Fico’s post-2018 shift toward the far right followed his resignation amid mass protests after the murder of journalist Ján Kuciak. With moderates splitting off to form Hlas, Fico reoriented toward anti-system voters, who, in Slovakia, are predominantly pro-Russian. Duleba describes this as a unique cultural phenomenon linked to Slovak nationalist identity.

Duleba contrasts this with Baltic states’ refusal to permit Fico’s overflight, noting their memory of Soviet occupation. He highlights Slovakia’s lack of reflection on its own role in WWII, including its participation in the 1939 invasion of Poland and atrocities committed by Slovak divisions in Ukraine. The analyst finds it troubling that this history is absent from national discourse.

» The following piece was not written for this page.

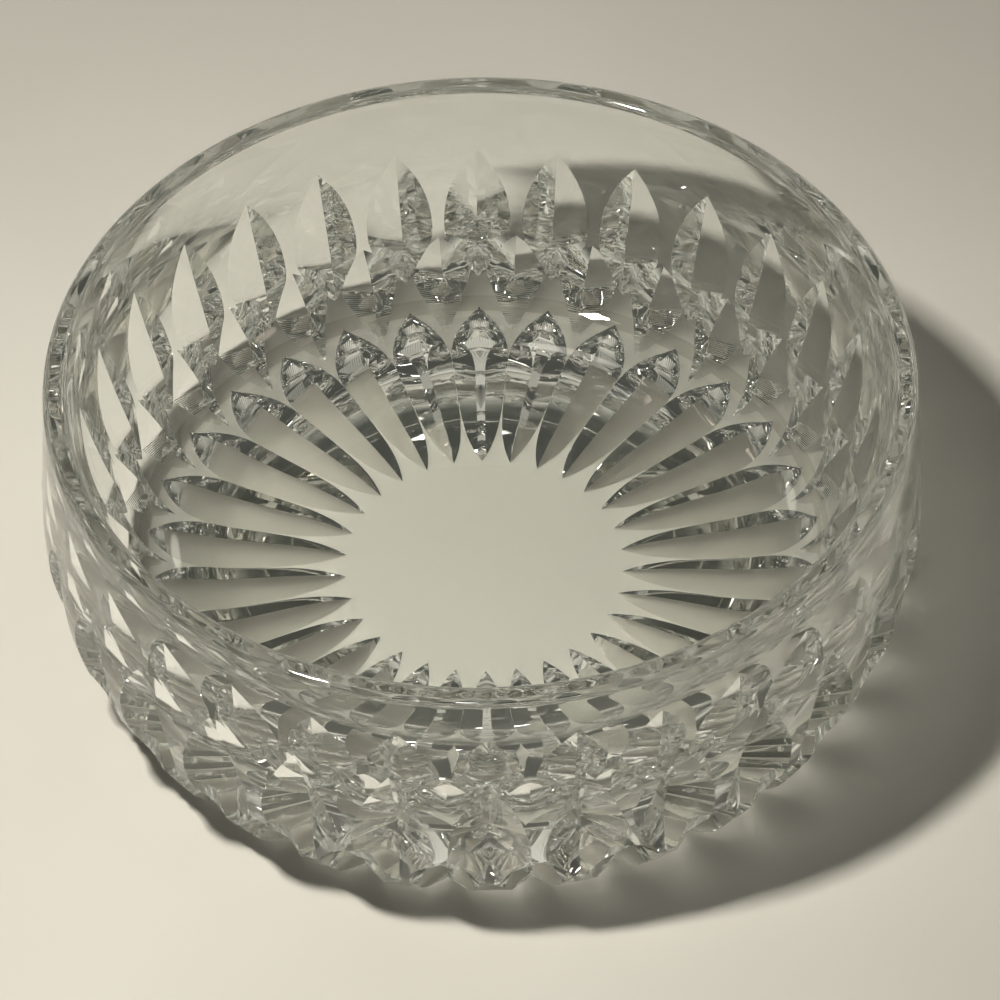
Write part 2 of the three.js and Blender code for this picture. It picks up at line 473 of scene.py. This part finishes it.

Fico’s rhetoric, which separates Soviet-era liberation from Russia’s current war in Ukraine, mirrors the Kremlin’s attempt to fuse past and present into an ideological continuum. Duleba emphasises that Russia’s 9 May holiday functions as a state ritual reinforcing wartime mobilisation. Fico’s participation, he argues, affirms this narrative.

The Kremlin is expected to exploit Fico’s presence as proof that it is not isolated. Duleba notes that while past celebrations drew only authoritarian leaders, this year’s event featured both Chinese President Xi Jinping and the Slovak prime minister—symbols of strategic alignment against the West.

Citing German policy proposals to sanction EU states that block collective decisions, Duleba warns that allies will not tolerate internal threats to cohesion and security. “You cannot be a security risk to partners who guarantee your prosperity and safety. That’s madness.”

Although some protesters label Fico a “collaborator,” Duleba refrains from this term, stating there is no evidence of material benefit from Russia. He concludes that Fico’s alignment stems from personal ambition, ideological preference, and political strategy—regardless of national consequences.